Filter the records below down to lines containing "axes".

** Start of Data entries **

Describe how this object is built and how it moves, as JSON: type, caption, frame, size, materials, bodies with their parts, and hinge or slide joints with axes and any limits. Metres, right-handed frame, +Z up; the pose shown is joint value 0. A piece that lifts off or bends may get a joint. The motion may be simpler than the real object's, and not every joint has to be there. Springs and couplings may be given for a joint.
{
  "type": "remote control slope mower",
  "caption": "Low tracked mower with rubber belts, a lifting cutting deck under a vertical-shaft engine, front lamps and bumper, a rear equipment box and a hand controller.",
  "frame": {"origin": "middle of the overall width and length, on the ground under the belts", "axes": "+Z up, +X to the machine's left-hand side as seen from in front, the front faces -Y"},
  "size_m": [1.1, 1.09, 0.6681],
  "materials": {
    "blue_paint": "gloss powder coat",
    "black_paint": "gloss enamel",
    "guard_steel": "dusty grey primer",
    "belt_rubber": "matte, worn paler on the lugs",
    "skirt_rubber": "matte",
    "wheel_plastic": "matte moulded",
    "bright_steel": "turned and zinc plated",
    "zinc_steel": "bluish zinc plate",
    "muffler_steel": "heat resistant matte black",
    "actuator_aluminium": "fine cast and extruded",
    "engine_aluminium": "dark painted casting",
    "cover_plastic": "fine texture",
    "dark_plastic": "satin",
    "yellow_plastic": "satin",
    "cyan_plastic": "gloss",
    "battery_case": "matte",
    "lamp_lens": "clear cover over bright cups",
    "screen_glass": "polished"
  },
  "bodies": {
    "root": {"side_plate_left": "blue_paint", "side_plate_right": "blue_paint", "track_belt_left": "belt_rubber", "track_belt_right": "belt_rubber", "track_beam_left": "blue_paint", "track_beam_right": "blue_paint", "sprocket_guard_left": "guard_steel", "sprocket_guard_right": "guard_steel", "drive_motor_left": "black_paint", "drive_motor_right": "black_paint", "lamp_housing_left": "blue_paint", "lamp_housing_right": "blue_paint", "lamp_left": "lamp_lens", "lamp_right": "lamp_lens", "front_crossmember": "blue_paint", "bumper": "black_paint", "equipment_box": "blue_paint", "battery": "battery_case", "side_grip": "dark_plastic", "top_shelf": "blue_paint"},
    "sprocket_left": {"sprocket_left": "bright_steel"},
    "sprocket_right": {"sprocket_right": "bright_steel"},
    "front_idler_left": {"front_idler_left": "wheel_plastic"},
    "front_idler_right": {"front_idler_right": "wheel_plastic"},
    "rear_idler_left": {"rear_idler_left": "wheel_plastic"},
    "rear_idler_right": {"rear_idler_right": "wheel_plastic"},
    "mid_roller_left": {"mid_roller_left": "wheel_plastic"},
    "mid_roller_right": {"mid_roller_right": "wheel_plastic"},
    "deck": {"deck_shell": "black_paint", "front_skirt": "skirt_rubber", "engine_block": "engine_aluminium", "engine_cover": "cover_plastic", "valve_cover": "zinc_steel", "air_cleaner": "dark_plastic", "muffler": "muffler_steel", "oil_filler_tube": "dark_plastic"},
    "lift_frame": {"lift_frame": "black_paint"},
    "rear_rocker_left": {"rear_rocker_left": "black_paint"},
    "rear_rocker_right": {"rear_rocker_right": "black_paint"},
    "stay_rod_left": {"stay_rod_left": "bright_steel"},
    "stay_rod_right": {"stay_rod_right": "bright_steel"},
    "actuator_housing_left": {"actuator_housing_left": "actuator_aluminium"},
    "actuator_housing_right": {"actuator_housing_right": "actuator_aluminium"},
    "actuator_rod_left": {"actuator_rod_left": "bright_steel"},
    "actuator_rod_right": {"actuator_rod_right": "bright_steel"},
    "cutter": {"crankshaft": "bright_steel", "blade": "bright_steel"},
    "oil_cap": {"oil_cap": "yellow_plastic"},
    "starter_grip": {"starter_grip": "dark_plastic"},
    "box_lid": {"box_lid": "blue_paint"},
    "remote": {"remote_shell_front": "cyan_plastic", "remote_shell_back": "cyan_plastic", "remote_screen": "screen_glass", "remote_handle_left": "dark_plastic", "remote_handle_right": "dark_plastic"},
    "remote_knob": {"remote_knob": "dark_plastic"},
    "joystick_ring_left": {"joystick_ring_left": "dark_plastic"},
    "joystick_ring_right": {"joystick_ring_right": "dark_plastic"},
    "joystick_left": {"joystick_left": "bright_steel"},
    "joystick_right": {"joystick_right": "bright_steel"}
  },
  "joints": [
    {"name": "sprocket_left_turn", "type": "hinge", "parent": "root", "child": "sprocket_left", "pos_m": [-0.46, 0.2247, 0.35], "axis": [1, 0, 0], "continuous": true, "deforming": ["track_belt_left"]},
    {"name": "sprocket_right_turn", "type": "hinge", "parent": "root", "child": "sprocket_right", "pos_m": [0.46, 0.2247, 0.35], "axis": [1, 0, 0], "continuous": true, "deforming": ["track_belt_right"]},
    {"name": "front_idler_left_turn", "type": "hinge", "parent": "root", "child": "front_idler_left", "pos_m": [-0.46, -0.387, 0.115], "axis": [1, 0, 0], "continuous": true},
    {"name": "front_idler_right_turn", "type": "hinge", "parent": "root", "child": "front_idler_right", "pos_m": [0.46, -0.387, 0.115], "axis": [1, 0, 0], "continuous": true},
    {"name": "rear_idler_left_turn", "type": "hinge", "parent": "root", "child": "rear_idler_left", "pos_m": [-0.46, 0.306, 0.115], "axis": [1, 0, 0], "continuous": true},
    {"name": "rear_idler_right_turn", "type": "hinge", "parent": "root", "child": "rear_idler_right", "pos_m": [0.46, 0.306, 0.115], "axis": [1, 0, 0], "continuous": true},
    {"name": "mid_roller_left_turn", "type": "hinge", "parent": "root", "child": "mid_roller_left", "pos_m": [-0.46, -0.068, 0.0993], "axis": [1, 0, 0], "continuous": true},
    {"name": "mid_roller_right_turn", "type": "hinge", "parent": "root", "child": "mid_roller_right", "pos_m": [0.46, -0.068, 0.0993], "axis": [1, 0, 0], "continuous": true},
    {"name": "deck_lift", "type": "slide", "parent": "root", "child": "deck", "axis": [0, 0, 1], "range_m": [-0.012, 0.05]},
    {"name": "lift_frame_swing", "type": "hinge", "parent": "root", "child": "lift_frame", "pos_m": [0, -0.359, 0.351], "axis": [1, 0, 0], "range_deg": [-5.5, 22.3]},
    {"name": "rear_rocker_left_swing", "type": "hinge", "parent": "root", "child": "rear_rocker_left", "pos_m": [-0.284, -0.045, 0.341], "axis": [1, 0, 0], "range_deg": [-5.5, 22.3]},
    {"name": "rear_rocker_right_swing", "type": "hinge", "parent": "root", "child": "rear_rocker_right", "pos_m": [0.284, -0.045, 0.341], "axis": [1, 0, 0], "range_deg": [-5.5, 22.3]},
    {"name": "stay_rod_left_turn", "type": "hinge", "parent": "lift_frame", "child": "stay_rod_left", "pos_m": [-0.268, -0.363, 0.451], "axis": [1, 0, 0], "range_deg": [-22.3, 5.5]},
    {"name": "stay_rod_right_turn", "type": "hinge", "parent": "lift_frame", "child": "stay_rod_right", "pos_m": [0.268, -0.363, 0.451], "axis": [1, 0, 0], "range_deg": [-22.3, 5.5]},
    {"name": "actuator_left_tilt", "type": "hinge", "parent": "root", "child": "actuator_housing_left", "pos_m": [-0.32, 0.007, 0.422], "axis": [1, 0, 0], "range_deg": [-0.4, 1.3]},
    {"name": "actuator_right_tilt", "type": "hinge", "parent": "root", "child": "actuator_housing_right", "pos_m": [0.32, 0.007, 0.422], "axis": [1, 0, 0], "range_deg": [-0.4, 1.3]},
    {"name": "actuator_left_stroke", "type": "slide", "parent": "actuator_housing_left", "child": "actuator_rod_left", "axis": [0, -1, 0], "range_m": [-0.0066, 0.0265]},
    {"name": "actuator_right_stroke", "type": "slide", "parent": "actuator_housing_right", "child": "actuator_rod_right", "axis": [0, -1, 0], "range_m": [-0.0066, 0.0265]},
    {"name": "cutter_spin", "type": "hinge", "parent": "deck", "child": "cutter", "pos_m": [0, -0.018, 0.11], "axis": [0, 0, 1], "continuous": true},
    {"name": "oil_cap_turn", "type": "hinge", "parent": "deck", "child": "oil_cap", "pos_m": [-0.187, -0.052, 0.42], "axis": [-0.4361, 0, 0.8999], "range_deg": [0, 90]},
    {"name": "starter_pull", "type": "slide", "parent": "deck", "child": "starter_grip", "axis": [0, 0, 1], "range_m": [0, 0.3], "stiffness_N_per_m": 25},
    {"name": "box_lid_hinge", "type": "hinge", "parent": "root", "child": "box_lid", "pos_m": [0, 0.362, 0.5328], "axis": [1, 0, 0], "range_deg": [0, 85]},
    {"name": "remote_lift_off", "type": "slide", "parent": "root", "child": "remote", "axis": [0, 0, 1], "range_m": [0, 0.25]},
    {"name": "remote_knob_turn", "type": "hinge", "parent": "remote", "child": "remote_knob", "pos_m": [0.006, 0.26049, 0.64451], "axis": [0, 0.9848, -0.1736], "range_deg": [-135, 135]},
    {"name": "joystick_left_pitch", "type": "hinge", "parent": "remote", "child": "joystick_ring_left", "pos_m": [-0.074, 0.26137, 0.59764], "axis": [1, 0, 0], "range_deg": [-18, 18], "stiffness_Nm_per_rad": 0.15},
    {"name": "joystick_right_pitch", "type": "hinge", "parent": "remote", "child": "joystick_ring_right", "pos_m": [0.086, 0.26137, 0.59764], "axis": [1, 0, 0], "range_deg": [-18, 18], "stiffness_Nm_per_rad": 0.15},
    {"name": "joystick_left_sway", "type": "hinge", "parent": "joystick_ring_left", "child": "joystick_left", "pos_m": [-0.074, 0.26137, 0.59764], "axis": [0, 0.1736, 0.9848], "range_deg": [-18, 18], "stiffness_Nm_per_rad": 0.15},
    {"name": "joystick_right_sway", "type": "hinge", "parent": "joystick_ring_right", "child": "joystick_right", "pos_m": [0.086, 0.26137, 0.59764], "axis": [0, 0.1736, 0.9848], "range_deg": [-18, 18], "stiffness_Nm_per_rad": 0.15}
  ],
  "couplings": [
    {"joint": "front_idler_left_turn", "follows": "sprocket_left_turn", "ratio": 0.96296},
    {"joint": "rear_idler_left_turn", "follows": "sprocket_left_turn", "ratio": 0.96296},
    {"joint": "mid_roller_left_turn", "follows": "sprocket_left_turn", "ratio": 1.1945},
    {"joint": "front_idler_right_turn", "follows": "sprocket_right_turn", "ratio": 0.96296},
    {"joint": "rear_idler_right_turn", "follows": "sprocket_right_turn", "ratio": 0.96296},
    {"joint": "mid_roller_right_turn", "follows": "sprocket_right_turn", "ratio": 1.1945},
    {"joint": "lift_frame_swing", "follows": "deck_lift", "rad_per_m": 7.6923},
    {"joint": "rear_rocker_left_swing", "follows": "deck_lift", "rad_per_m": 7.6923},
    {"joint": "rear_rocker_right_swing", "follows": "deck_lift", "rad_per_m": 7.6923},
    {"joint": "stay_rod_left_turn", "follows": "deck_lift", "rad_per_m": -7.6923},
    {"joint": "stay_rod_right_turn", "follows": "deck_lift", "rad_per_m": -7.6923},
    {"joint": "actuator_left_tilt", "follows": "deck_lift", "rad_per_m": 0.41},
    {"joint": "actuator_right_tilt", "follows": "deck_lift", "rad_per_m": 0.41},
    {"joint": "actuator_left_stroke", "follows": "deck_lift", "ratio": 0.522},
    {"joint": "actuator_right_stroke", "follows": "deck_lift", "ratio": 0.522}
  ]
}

** End of Data entries **
** Start of Data entries **

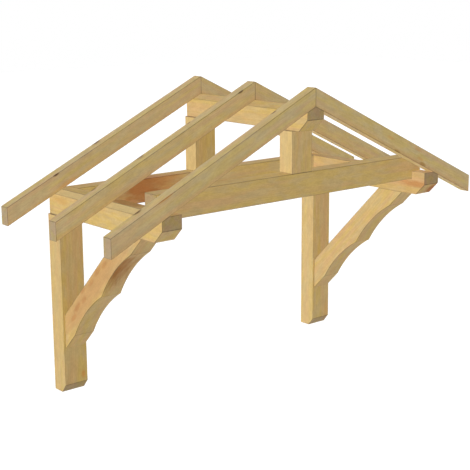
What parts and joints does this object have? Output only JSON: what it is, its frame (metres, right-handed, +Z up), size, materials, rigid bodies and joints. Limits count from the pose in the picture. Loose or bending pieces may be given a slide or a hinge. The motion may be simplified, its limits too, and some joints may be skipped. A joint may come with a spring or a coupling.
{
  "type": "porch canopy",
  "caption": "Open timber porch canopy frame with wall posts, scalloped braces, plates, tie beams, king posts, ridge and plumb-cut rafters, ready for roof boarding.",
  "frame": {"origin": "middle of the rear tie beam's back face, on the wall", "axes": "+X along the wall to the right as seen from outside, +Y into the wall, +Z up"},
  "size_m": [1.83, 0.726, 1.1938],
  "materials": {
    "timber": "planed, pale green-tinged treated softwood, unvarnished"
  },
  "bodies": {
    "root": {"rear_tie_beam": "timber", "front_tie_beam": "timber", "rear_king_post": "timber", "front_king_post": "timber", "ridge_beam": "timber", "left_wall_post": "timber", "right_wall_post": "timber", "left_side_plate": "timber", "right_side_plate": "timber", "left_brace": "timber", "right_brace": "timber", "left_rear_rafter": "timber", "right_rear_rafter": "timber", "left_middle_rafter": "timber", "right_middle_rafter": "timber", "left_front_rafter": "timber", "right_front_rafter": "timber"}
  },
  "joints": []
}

** End of Data entries **

▶ _Exercise solution_:
Describe how this object is built and how it moves, as JSON: type, caption, frame, size, materials, bodies with their parts, and hinge or slide joints with axes and any limits. Metres, right-handed frame, +Z up; the pose shown is joint value 0. A piece that lifts off or bends may get a joint. The motion may be simpler than the real object's, and not every joint has to be there. Springs and couplings may be given for a joint.
  "frame": {"origin": "middle of the overall width and length, on the ground under the belts", "axes": "+Z up, +X to the machine's left-hand side as seen from in front, the front faces -Y"},
  "frame": {"origin": "middle of the rear tie beam's back face, on the wall", "axes": "+X along the wall to the right as seen from outside, +Y into the wall, +Z up"},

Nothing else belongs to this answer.